Conductor sizing and the real-world ampacity question
Use NEC Table 310.16, 75 degree C column for terminations rated 75C, which covers most modern breakers and receptacles. 30A dryer takes 10 AWG copper. 50A range or EV circuit takes 6 AWG copper or 4 AWG aluminum. Don't undersize on a long run.
For runs over 100 feet, calculate voltage drop. Target 3% or less on the branch circuit per the informational note in 210.19(A). On a 50A EV circuit at 120 feet, 6 AWG copper drops about 3.1%... bump to 4 AWG and you're back under 2%.
If the customer is parking the EV charger in a detached garage, run the numbers before you quote. I've seen 6 AWG specced on 150 foot runs and the charger throttles itself because the voltage sags under load. 4 AWG aluminum SER in conduit is cheaper than callbacks.
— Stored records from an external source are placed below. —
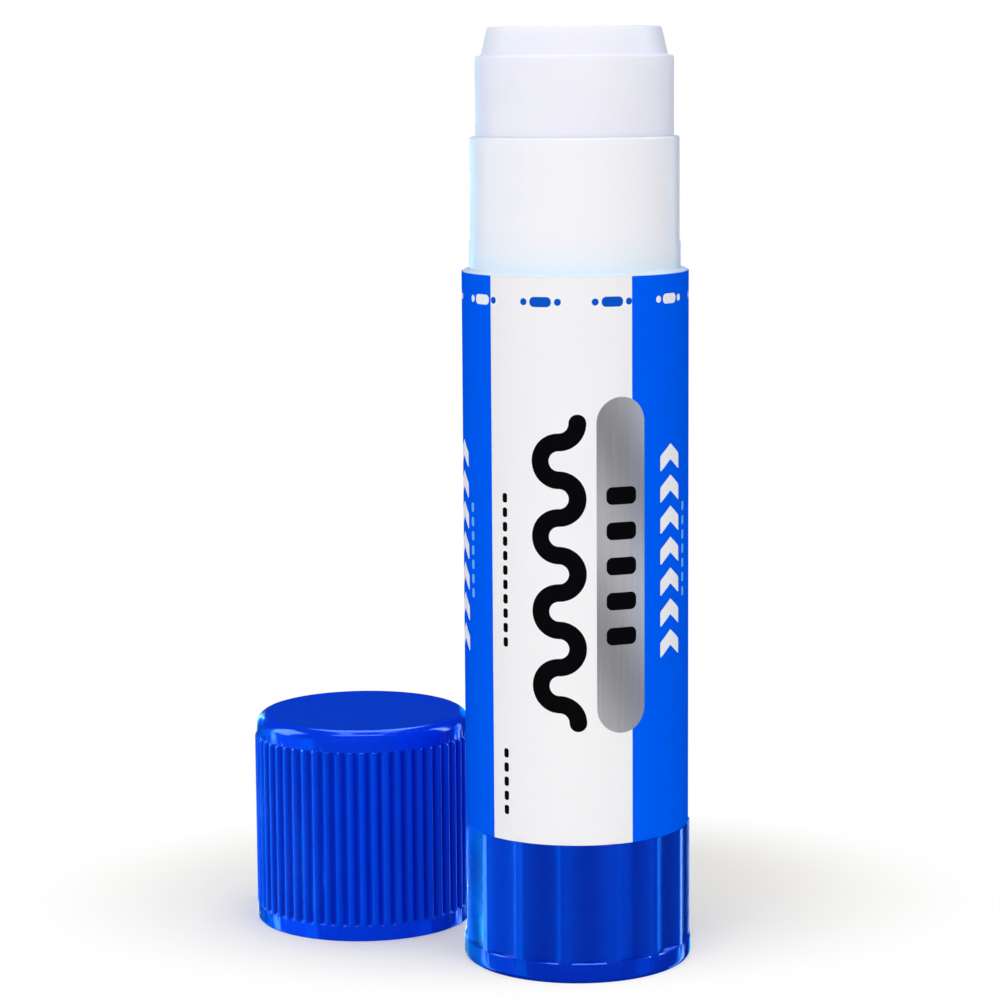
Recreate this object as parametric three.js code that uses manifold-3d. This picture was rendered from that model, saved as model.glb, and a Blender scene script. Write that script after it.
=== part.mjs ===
// A jumbo twist-up glue stick, wound a little way out, with its cap standing beside it.
// Millimetres, +Z up. The origin is the centre of the stick's foot, on the surface it stands on.
// Turning the knob turns a threaded spindle, and the spindle lifts a keyed carrier that holds the glue.
import * as THREE from "three";
import { mergeVertices } from "three/addons/utils/BufferGeometryUtils.js";
import Module from "manifold-3d";

const wasm = await Module();
wasm.setup();

// Facets: round pieces that fit in each other share a count, so the gap between them stays even.
const stickFacets = 60;
const capFacets = 56;
const threadFacets = 20;

// Gaps: seat gap between pieces that touch, running gap round a piece that turns or slides.
const seatGap = 0.05;
const runningGap = 0.15;
const knobGap = 0.25;
const stopGap = 0.4;

// Knob: its lands stand a little proud of the label, and its foot ring a little proud of them
const landProud = 0.18;
const ringProud = 0.14;
const ringHeight = 2.9;
const ringEdge = 0.85;
const knobHeight = 18.45;
const fluteCount = 15;
const fluteTurn = THREE.MathUtils.degToRad(-4.6);
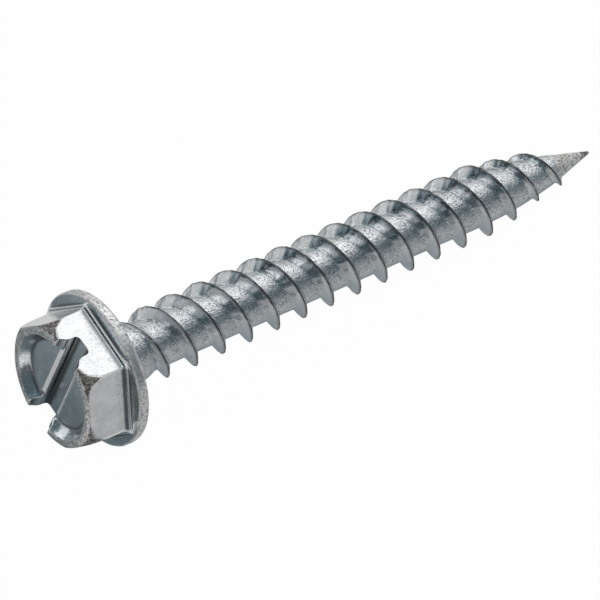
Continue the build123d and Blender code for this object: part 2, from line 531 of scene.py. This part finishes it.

GFCI, AFCI, and where the code actually lands
NEC 210.8(A) and (F) drive most of the protection requirements on 240V circuits in dwellings. As of the 2023 cycle, all 125V through 250V receptacles 50A or less in kitchens, laundry areas, garages, basements, and outdoors require GFCI protection. That includes your dryer outlet and your range receptacle if it falls in a covered area.
The catch: a lot of older ranges and some dryers nuisance-trip on GFCI breakers. Square D, Eaton, and Siemens have all issued field bulletins on this. Use the latest firmware revision of the breaker, and if it still trips, document it and check for manufacturer guidance. Don't just bypass the protection.
AFCI is generally not required on 240V dedicated appliance circuits per 210.12, but verify the local amendment. Some jurisdictions (Massachusetts, parts of California) have layered requirements that go beyond the NEC base text.
The actual install, start to finish
Process matters more than speed. Skip a step and you're chasing a callback or a fire.
- Lock out the panel. Verify dead with the Fluke on a known live circuit, then the target, then the known live again. Three-point test, every time.
- Pull the cable, leaving 12 inches free in the box per 300.14. Strip the jacket back inside the box, not outside.
- Land the equipment grounding conductor first, then neutral (if 4-wire), then the two ungrounded conductors. Torque to spec.
- At the panel, install the double-pole breaker last. Land the EGC on the ground bar, neutral on the neutral bar (these stay separate in a sub-panel per 250.24(A)(5)).
- Energize, verify 240V line-to-line and 120V line-to-neutral if applicable. Test GFCI function with the test button and an external GFCI tester.
Label the breaker with the actual circuit, not "dryer" if it's serving an EV charger now. The next person in that panel is going to be you in three years, or someone you've never met. Either way, the legend matters.
Document the torque values, the conductor size, and any deviations on the permit card or job sheet. If the AHJ comes back with a question six months later, you'll want the record.